For a middle-knowledge user, the network connection jargon might be even scary, specially without clear documentation about it. OTOH, the same user would be able to install a web browser and apply critical updates by following the current documentation, if not for the lack of the network connection. For the middle-knowledge user trying to use the Basic software selection installation, this may very well be a deal breaker.
Good. If such links and more documentation and explanation would be added to the Salix Wiki and Start up Guide, the jargon would be less scary too. And if the network connection features in Basic would work easier for the final user, then that would be much, much better yet.
BTW, I eventually got it working for the VM
, and I also installed more packages successfully (the latter was not a problem at all).
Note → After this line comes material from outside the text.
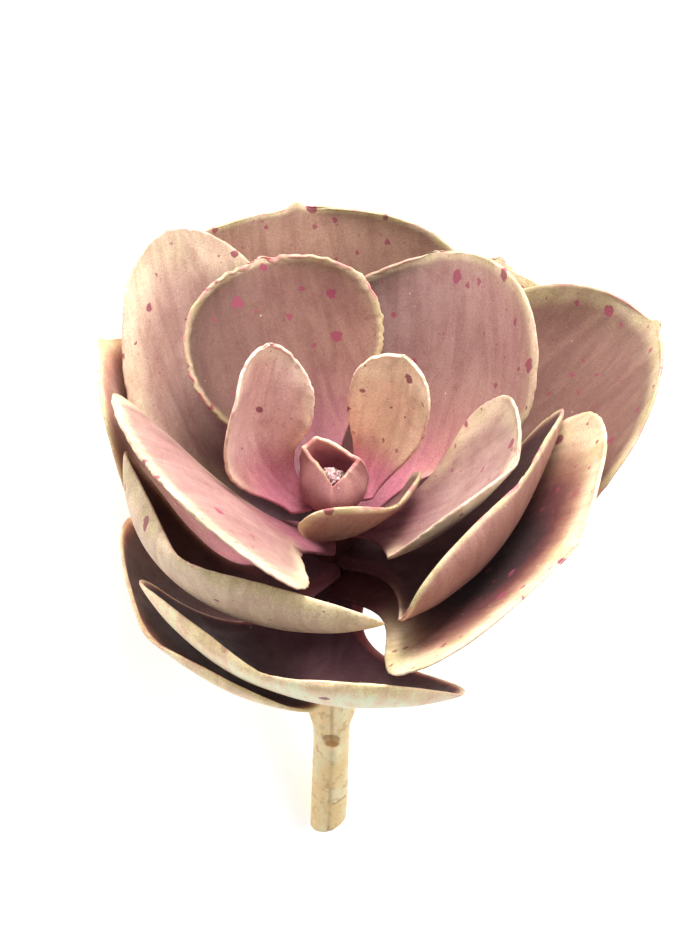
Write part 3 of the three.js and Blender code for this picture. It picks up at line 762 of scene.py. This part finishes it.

The documentation for the other tasks, and the features already included, are useful for middle-knowledge users (yet there is potential for improvements and i will eventually post comments about them in respective topics). The only steps that really gave me troubles (while testing both, the LIVE installer and the standard one, both using Basic software selection) were the ones about network connection. I still need to investigate how to configure it in my real hardware
, with the cable modem and the VPN (which is the way the ISP works here).
Even if, at least for now, my problem is solved, the bigger picture about the Basic software installation and repeated topics related to network connection should not be left without improvements, IMHO. I am open to discussion about it, if you are interested in a middle-knowledge user's point of view.